Comprobó la hora en su reloj de
pulsera y se levantó con cuidado para no despertarla. Francesca dormía
profundamente hecha un ovillo bajo el cálido edredón de un blanco inmaculado
que cubría la enorme cama. Fuera, a las seis de la tarde, las bajas
temperaturas del mes de febrero invitaban a quedarse disfrutando del calor de
la habitación del hotel donde se habían alojado.
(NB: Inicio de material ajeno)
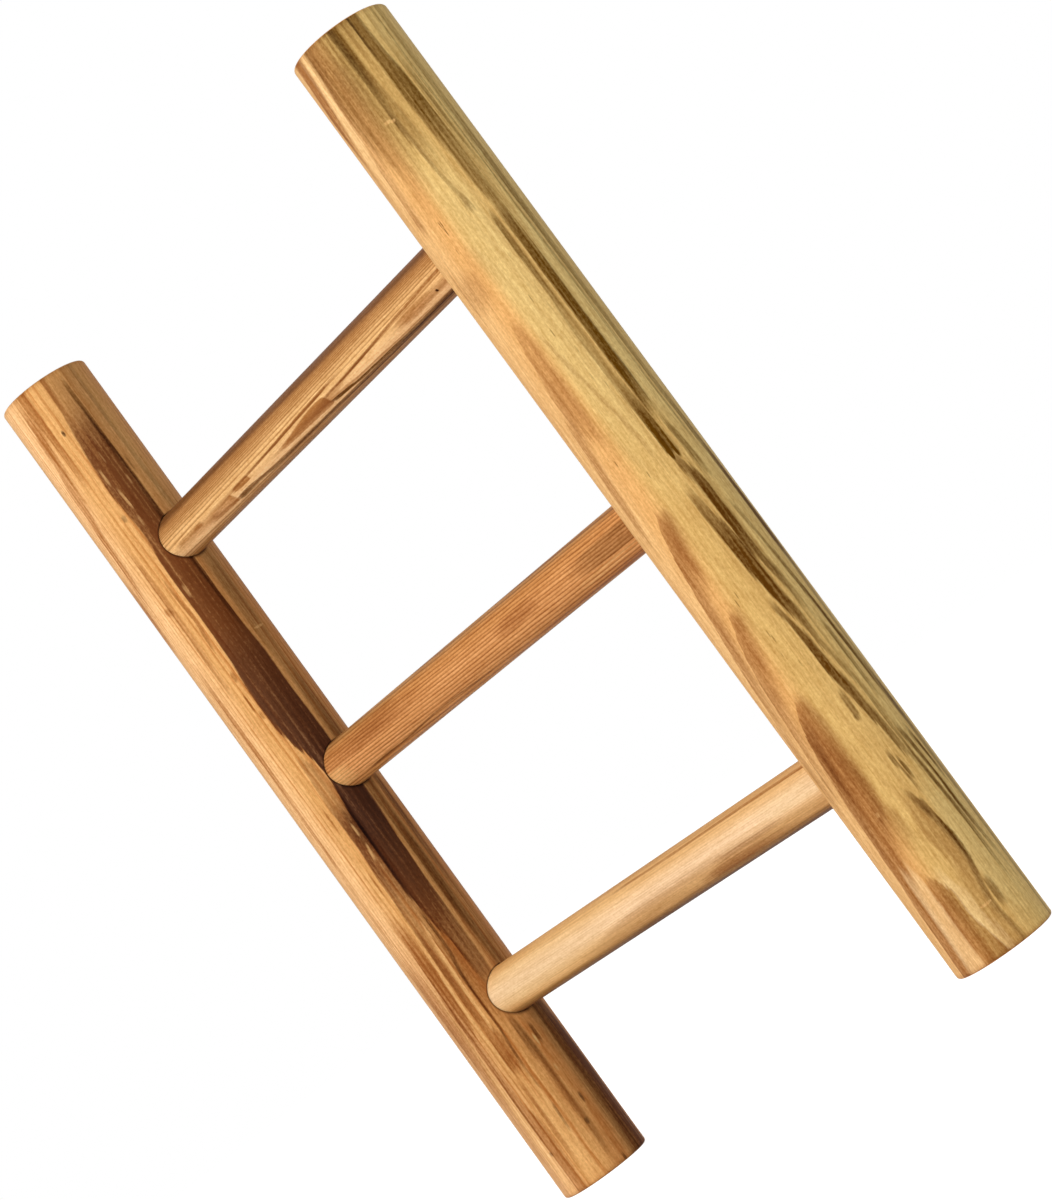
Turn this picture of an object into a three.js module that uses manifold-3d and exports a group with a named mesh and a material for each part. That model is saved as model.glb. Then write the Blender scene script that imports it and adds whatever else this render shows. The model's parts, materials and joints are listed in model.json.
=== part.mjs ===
// A towel ladder: two round wooden poles joined by three round rungs, glued into blind bores without any fastener.
// Millimetres. X runs across from pole to pole, Y to the back and Z up. The origin is on the floor, midway between the poles.
import * as THREE from "three";
import { mergeVertices, toCreasedNormals } from "three/addons/utils/BufferGeometryUtils.js";
import Module from "manifold-3d";

// Driving dimensions of the poles
const poleLength = 492;
const poleDiameter = 50;
const poleSpacing = 320; // from axis to axis
const poleRimRadius = 1.5; // sanded round the rim of each square-cut end

// Driving dimensions of the rungs
const rungDiameter = 26;
const bottomRungHeight = 103; // from the floor to the rung's axis
const middleRungHeight = 243;
const topRungHeight = 386;
const rungEndChamfer = 1.5; // leads the dowel into its bore

// Driving dimensions of the joints
const boreDepth = 30; // from the line of the pole's inner side to the flat bottom
const glueGap = 0.3; // round the dowel, and between its end and the bottom of the bore
const bitPointDiameter = 4; // the mark that the bit's centre point leaves in the bottom
const bitPointDepth = 1.5;
const boreOverrun = 2; // how far the cutting tool stands out of the pole

// Fineness of the round surfaces
const poleSides = 72;
const rungSides = 48;
const rimSteps = 2; // pairs of facets round the rim
const creaseAngle = THREE.MathUtils.degToRad(30);

// Sizes that follow from these
const poleRadius = poleDiameter / 2;
const rungRadius = rungDiameter / 2;
const boreRadius = rungRadius + glueGap;
const boreBottomFromAxis = poleRadius - boreDepth; // towards the other pole, so it is negative past the axis
const rungHalfLength = poleSpacing / 2 - boreBottomFromAxis - glueGap;

const wasm = await Module();
wasm.setup();

// A closed geometry as a solid that can be cut
function solidFrom(geometry) {
  const bare = geometry.clone();
  bare.deleteAttribute("normal");
  bare.deleteAttribute("uv");
  const merged = mergeVertices(bare);
  return new wasm.Manifold(
    new wasm.Mesh({
      numProp: 3,
      vertProperties: new Float32Array(merged.attributes.position.array),
      triVerts: new Uint32Array(merged.index.array),
    }),
  );
}

// A solid as a geometry with sharp edges where the faces turn by more than the crease angle
function geometryFrom(solid) {
  const mesh = solid.getMesh();
  const geometry = new THREE.BufferGeometry();
  geometry.setAttribute("position", new THREE.BufferAttribute(mesh.vertProperties, mesh.numProp));
  geometry.setIndex(new THREE.BufferAttribute(mesh.triVerts, 1));
  return toCreasedNormals(geometry, creaseAngle);
}

// The pole standing on the floor with its rims sanded round
function poleBlank() {
  const rimAxis = poleRadius - poleRimRadius;
  const profile = new THREE.Path();
  profile.moveTo(0, 0);
  profile.lineTo(rimAxis, 0);
  profile.absarc(rimAxis, poleRimRadius, poleRimRadius, -Math.PI / 2, 0);
  profile.lineTo(poleRadius, poleLength - poleRimRadius);
  profile.absarc(rimAxis, poleLength - poleRimRadius, poleRimRadius, 0, Math.PI / 2);
  profile.lineTo(0, poleLength);
  return new THREE.LatheGeometry(profile.getPoints(rimSteps), poleSides).rotateX(Math.PI / 2);
}

// What the bit takes out of a pole on the given side of the ladder, -1 for left and 1 for right, at one height
function boreCutter(side, height) {
  const profile = [
    new THREE.Vector2(0, boreBottomFromAxis - bitPointDepth),
    new THREE.Vector2(bitPointDiameter / 2, boreBottomFromAxis),
    new THREE.Vector2(boreRadius, boreBottomFromAxis),
    new THREE.Vector2(boreRadius, poleRadius + boreOverrun),
    new THREE.Vector2(0, poleRadius + boreOverrun),
  ];
  return new THREE.LatheGeometry(profile, rungSides).rotateZ((side * Math.PI) / 2).translate(0, 0, height);
}

// A pole with its three blind bores facing the other pole
function makePole(name, side, material) {
  const bored = [bottomRungHeight, middleRungHeight, topRungHeight].reduce(
    (pole, height) => pole.subtract(solidFrom(boreCutter(side, height))),
    solidFrom(poleBlank()),
  );
  const pole = new THREE.Mesh(geometryFrom(bored), material);
  pole.name = name;
  pole.position.x = (side * poleSpacing) / 2;
  return pole;
}

// A round rung with chamfered ends, lying along X
function makeRung(name, height, material) {
  const profile = [
    new THREE.Vector2(0, -rungHalfLength),
    new THREE.Vector2(rungRadius - rungEndChamfer, -rungHalfLength),
    new THREE.Vector2(rungRadius, -rungHalfLength + rungEndChamfer),
    new THREE.Vector2(rungRadius, rungHalfLength - rungEndChamfer),
    new THREE.Vector2(rungRadius - rungEndChamfer, rungHalfLength),
    new THREE.Vector2(0, rungHalfLength),
  ];
  const dowel = new THREE.LatheGeometry(profile, rungSides).rotateZ(Math.PI / 2);
  const rung = new THREE.Mesh(toCreasedNormals(dowel, creaseAngle), material);
  rung.name = name;
  rung.position.z = height;
  return rung;
}

// Satin-varnished softwood, in each piece's own tone
const varnishedWood = (color) => new THREE.MeshStandardMaterial({ color, roughness: 0.45, metalness: 0 });
const poleWood = { left: varnishedWood(0xb9803f), right: varnishedWood(0xc99c56) };
const rungWood = { bottom: varnishedWood(0xe0a873), middle: varnishedWood(0xc48a55), top: varnishedWood(0xb9824e) };

const poles = new THREE.Group();
poles.add(makePole("rail_left", -1, poleWood.left), makePole("rail_right", 1, poleWood.right));

const rungs = new THREE.Group();
rungs.add(
  makeRung("rung_bottom", bottomRungHeight, rungWood.bottom),
  makeRung("rung_middle", middleRungHeight, rungWood.middle),
  makeRung("rung_top", topRungHeight, rungWood.top),
);

const towelLadder = new THREE.Group();
towelLadder.name = "towel_ladder";
towelLadder.add(poles, rungs);

export default towelLadder;
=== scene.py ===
"""The looks of a towel ladder: two round poles and three round rungs of varnished softwood, in a studio.

Metres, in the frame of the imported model: X runs across from pole to pole, Y to the back and Z up.
Inside the materials a place on a piece is given in millimetres along it and in degrees round it.
Round a pole, 0 degrees faces the front and 90 faces +X. Round a rung, 0 faces the front and 90 faces up.
"""

import json
import logging
import math
import random
from dataclasses import dataclass, field
from enum import Enum

import bmesh
import bpy
from mathutils import Matrix, Vector, noise

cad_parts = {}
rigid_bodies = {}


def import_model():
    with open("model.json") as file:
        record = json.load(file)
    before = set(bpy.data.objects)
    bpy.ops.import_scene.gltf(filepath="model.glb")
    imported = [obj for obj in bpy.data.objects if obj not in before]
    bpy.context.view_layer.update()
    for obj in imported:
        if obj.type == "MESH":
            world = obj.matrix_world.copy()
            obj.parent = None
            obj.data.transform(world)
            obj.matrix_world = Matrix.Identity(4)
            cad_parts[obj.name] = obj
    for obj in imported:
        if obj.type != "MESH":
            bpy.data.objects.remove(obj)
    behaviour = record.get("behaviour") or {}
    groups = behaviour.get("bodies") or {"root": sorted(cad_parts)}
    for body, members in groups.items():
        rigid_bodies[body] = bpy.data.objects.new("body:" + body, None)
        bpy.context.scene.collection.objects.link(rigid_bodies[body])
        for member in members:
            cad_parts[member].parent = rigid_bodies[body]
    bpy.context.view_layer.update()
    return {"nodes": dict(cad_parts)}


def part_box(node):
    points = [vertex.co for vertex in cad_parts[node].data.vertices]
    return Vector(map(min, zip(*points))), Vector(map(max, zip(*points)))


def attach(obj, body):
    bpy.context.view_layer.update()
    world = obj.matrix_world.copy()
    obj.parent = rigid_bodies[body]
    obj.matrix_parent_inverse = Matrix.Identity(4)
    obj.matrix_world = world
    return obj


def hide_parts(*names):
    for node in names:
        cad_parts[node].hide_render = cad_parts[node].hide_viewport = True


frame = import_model()

log = logging.getLogger("towel_ladder")

MM = 0.001
BODY = "root"
RUNG_HEIGHTS = (103.0, 243.0, 386.0)

Socket = bpy.types.NodeSocket
Value = float | tuple[float, ...] | Socket
Triple = tuple[float, float, float]

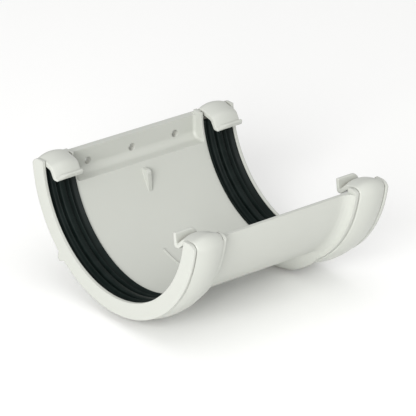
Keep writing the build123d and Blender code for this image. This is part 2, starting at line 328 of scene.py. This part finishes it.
def moulded_pvc(finish):
    """PVC-U, injection moulded: a dense white plastic with a soft gloss.
    Slow changes of tone and gloss follow the flow of the melt, the tool leaves a faint orange peel,
    and edges are eased. Painted shade greys the screw holes and the narrow gaps, where less than half of
    what lies round a point is open: ambient occlusion darkens the colour there."""
    material, tree = new_material("PVC-U moulded white")
    place = add_node(tree, "ShaderNodeTexCoord")
    flow_size = 26 * MM
    peel_size = 1.1 * MM
    peel_depth = 0.006 * MM
    edge_radius = 0.6 * MM
    gap_reach = 7 * MM
    tone_swing = 0.015
    gloss_swing = 0.03
    # Ambient occlusion under which the painted shade is full, and over which there is none
    shaded_below = 0.05
    unshaded_above = 0.42
    flow = add_node(
        tree, "ShaderNodeTexNoise", {"Vector": place.outputs["Object"]},
        Scale=1 / flow_size, Detail=2, Roughness=0.45)
    peel = add_node(
        tree, "ShaderNodeTexNoise", {"Vector": place.outputs["Object"]},
        Scale=1 / peel_size, Detail=1, Roughness=0.5)
    tone = add_node(tree, "ShaderNodeMix", {"Factor": flow.outputs["Fac"]}, data_type="RGBA")
    base = np.array(finish.moulding)
    tone.inputs["A"].default_value = (*base * (1 - tone_swing), 1)
    tone.inputs["B"].default_value = (*np.minimum(base * (1 + tone_swing), 1), 1)
    # Painted shade: where ambient occlusion finds the surroundings closed in, as in screw holes and
    # narrow gaps, the colour is mixed towards the darker painted shade
    openness = add_node(tree, "ShaderNodeAmbientOcclusion", Distance=gap_reach, samples=8)
    unshaded_share = add_node(
        tree, "ShaderNodeMapRange", {"Value": openness.outputs["AO"]},
        From_Min=shaded_below, From_Max=unshaded_above)
    shaded_tone = add_node(
        tree, "ShaderNodeMix", {"Factor": unshaded_share.outputs["Result"], "B": tone.outputs["Result"]},
        data_type="RGBA")
    shaded_tone.inputs["A"].default_value = (*finish.painted_shade, 1)
    gloss = add_node(
        tree, "ShaderNodeMapRange", {"Value": flow.outputs["Fac"]},
        From_Min=0.3, From_Max=0.7,
        To_Min=finish.moulding_roughness - gloss_swing, To_Max=finish.moulding_roughness + gloss_swing)
    eased = add_node(tree, "ShaderNodeBevel", Radius=edge_radius, samples=8)
    skin = add_node(
        tree, "ShaderNodeBump", {"Height": peel.outputs["Fac"], "Normal": eased.outputs["Normal"]},
        Strength=1.0, Distance=peel_depth)
    shader = add_node(
        tree, "ShaderNodeBsdfPrincipled",
        {"Base Color": shaded_tone.outputs["Result"], "Roughness": gloss.outputs["Result"],
         "Normal": skin.outputs["Normal"]},
        IOR=1.53)
    add_node(tree, "ShaderNodeOutputMaterial", {"Surface": shader.outputs["BSDF"]})
    return material


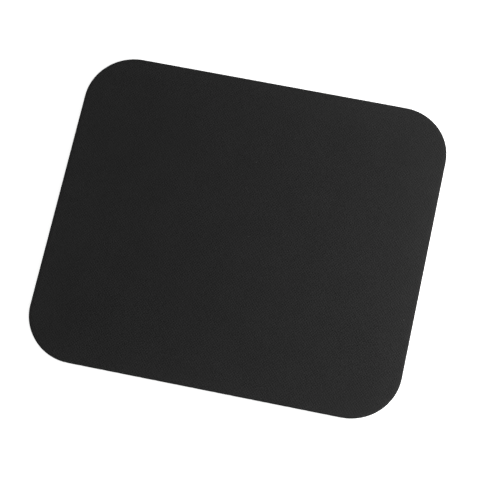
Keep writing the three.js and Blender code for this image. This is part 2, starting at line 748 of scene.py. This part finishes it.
@dataclass(frozen=True)
class JerseyFinish(Finish):
    """Black polyester jersey, matt, with a fine pebbled knit.

    Attributes:
        crown_highlight: Linear tone on top of a pebble, painted lighter as a highlight.
        hollow: Linear tone in the hollows between pebbles, painted darker as shade.
        gap_shade: Share of the tone that is left in the painted shade between two stitches.
        gap_shade_height: Height of a stitch below which that painted shade shows.
        grain: How far the tone strays from yarn to yarn.
        cloud: How far the tone strays from place to place.
        nap_and_sheen_share: How much paler the cloth is painted at the rim than in the middle, partly
            for its unworn napped face and partly as a painted sheen along the rim.
        nap_and_sheen_reach: How far in from the rim the paler cloth runs.
        lint: Linear tone of a speck of lint.
        relief: Height of a pebble.
        stitch_share: Height of a stitch, as a share of a pebble's.
        fuzz_share: Height of the yarn's fuzz, as a share of a pebble's.
    """

    crown_highlight: float = 0.0188
    hollow: float = 0.0163
    gap_shade: float = 0.7
    gap_shade_height: float = 0.45
    grain: float = 0.12
    cloud: float = 0.03
    nap_and_sheen_share: float = 0.186
    nap_and_sheen_reach: float = 20 * MM
    lint: float = 0.05
    relief: float = 0.085 * MM
    stitch_share: float = 0.45
    fuzz_share: float = 1.0

    def build(self, effects: SurfaceEffects) -> bpy.types.Material:
        """Makes the material.

        Args:
            effects: The shared node groups.

        Returns:
            The material.
        """
        material, bench, shader, place = self.start()
        knit = use_group(bench, effects.knit, place)
        mottle = use_group(bench, effects.mottle, place, Coarse=45.0, Fine=1500.0)
        lint = use_group(bench, effects.lint, place, Scale=160.0, Amount=0.06)
        rim = use_group(bench, effects.rim, place, Reach=self.nap_and_sheen_reach)
        pebble, stitch = knit.outputs["Pebble"], knit.outputs["Stitch"]

        # Painted shade: the gaps between stitches are painted darker, as if in shade.
        gap_shading = bench.spread(stitch, 0.0, self.gap_shade_height, self.gap_shade, 1.0)
        grain = bench.around_one(mottle.outputs["Fine"], self.grain)
        cloud = bench.around_one(mottle.outputs["Coarse"], self.cloud)
        # Painted sheen: the cloth is painted paler towards the rim, which also stands for its unworn
        # face there.
        nap_and_sheen = bench.math("MULTIPLY_ADD", rim.outputs["Nearness"], self.nap_and_sheen_share, 1.0)
        # The tone strays at random and carries the painted shade of the gaps.
        uneven = bench.math("MULTIPLY", bench.math("MULTIPLY", grain, cloud), gap_shading)
        # Painted highlight and shade: pebble tops are painted lighter and the hollows between them
        # darker.
        shaded_pebbles = bench.tones(pebble, grey(self.hollow), grey(self.crown_highlight))
        toned = bench.scaled(shaded_pebbles, bench.math("MULTIPLY", uneven, nap_and_sheen))
        dusted = bench.tones(lint.outputs["Speck"], toned, grey(self.lint))
        bench.feed(shader.inputs["Base Color"], dusted)
        bench.feed(
            shader.inputs["Roughness"], bench.spread(stitch, 0.0, 1.0, 1.0, self.roughness)
        )

        stitches = bench.math("MULTIPLY", stitch, self.stitch_share)
        fuzz = bench.math("MULTIPLY", mottle.outputs["Fine"], self.fuzz_share)
        height = bench.math("ADD", pebble, bench.math("ADD", stitches, fuzz))
        self.emboss(bench, shader, height, self.relief)
        return material


@dataclass(frozen=True, kw_only=True)
class MottledFinish(Finish):
    """Two tones in soft patches, over a faint relief.

    Attributes:
        dark: Linear colour of the dark patches.
        light: Linear colour of the light ones.
        coarse: Scale of the patches.
        fine: Scale of the relief.
        relief: Height of the relief.
    """

    dark: Colour
    light: Colour
    coarse: float
    fine: float
    relief: float = 0.01 * MM

    def build(self, effects: SurfaceEffects) -> bpy.types.Material:
        """Makes the material.

        Args:
            effects: The shared node groups.

        Returns:
            The material.
        """
        material, bench, shader, place = self.start()
        mottle = use_group(bench, effects.mottle, place, Coarse=self.coarse, Fine=self.fine)
        tone = bench.tones(mottle.outputs["Coarse"], self.dark, self.light)
        bench.feed(shader.inputs["Base Color"], tone)
        self.emboss(bench, shader, mottle.outputs["Fine"], self.relief)
        return material


@dataclass(frozen=True)
class YarnFinish(MottledFinish):
    """Filament yarn at the cut, mottled paler and darker than the face; its paler tone is a painted
    sheen that makes the cut rim read as a bright line.
    """

    dark: Colour = grey(0.014)
    # Painted sheen: the yarn's pale tone, well above the cloth's, makes the rim read as a bright
    # line.
    light: Colour = grey(0.035)
    coarse: float = 700.0
    fine: float = 6000.0


@dataclass(frozen=True)
class FilmFinish(MottledFinish):
    """Milky hot-melt film, seen as a hairline at the cut and darker where the cloth soaked it up."""

    dark: Colour = (0.02, 0.02, 0.019, 1.0)
    light: Colour = (0.045, 0.044, 0.041, 1.0)
    coarse: float = 200.0
    fine: float = 2600.0


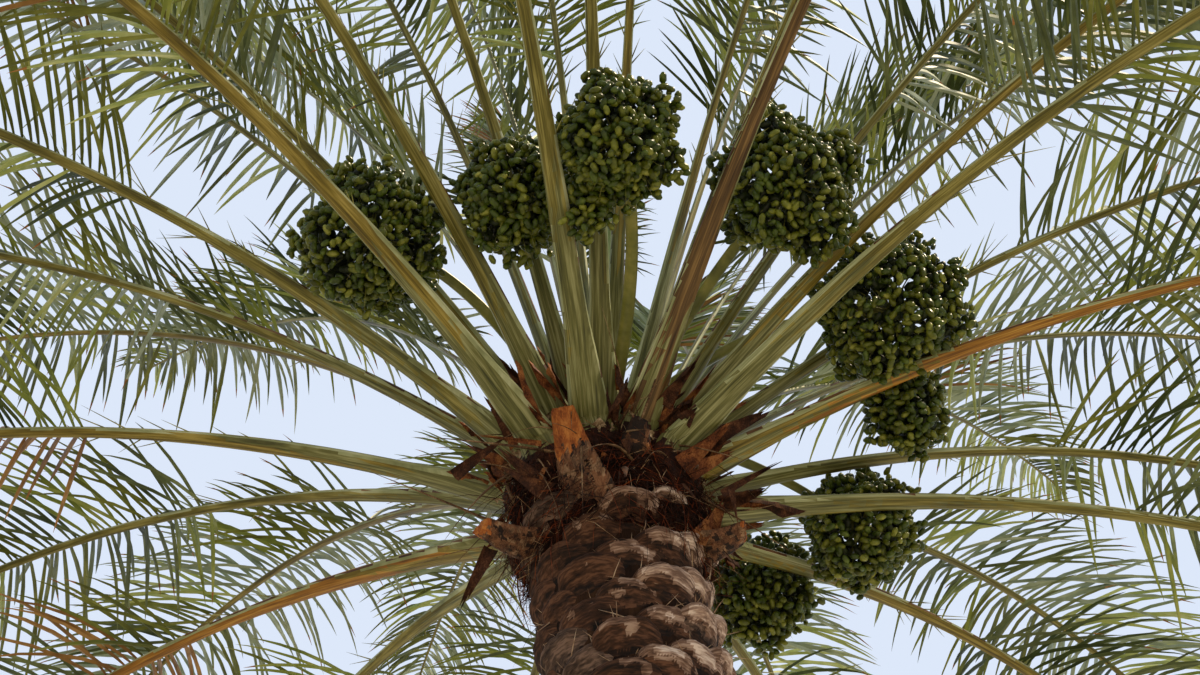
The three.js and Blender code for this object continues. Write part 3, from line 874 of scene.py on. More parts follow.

Se acercó a la ventana. Las
vistas eran realmente espectaculares desde aquel nido de águilas a más de
setecientos metros sobre el nivel del mar. Había oído hablar de aquel pequeño
país solo por su comercio o por anécdotas curiosas relativas a las goleadas
encajadas por su equipo de futbol o al Gran Premio de Fórmula I de San Marino,
tristemente conocido por la muerte de Ayrton Senna en 1994. Sin embargo, ella había insistido en numerosas
ocasiones en acercarse para que Norte conociese San Marino, pero nunca se lo
había imaginado así.
Había bromeado con ella sobre lo
que sería gobernar un país de un poco más de treinta mil habitantes, ironizando
sobre la agenda del ministro de sanidad, en la que de seguro figuraba la fecha
prevista para el parto de cada una de las sanmarinenses embarazadas con el
objeto de reservarle cama en el hospital. A lo que Francesca respondía,
haciéndose la ofendida, que la Serenísima República de San Marino, ya que así
era su nombre oficial, era con mucho la República más antigua del mundo.
Volvió a observarla y decidió no
despertarla. Norte sonrió a la vez que elevaba su ceja izquierda, al recordar a
la atrevida Francesca después de disfrutar del Lambruscode Sorbara durante la comida. Habían acompañado la pasta al “tartufo nero” con el magnífico caldo y,
tras la segunda copa, se volvió mucho más locuaz, divertida y, sobre todo,
atrevida de lo que habitualmente solía ser.
Después, un corto paseo por el
casco antiguo de San Marino, pero enseguida desistieron. Subir hasta las torres
construidas en los picos más altos del monte Titano era un paseo exigente. Así
que a medida que la temperatura ambiental descendía y la corporal ascendía
decidieron refugiarse toda la tarde bajo el grueso y cálido edredón de la cama
de su cuarto de hotel.
Volvió a mirar por la ventana
justo en el instante que comenzaba la puesta de sol. En ese momento Norte dudó
si despertarla, pero no fue necesario.
- ¿Qué haces? –preguntó
desperezándose.
- Ven –le susurró Norte, mientras
le ayudaba a ponerse el albornoz- no te pierdas esto.
Tras los cristales, en el
horizonte, el sol se zambullía en una tenue capa de nubes, tiñéndolas de tonalidades rojizas y anaranjadas, justo
antes de comenzar su precipitada carrera para desaparecer tras las montañas.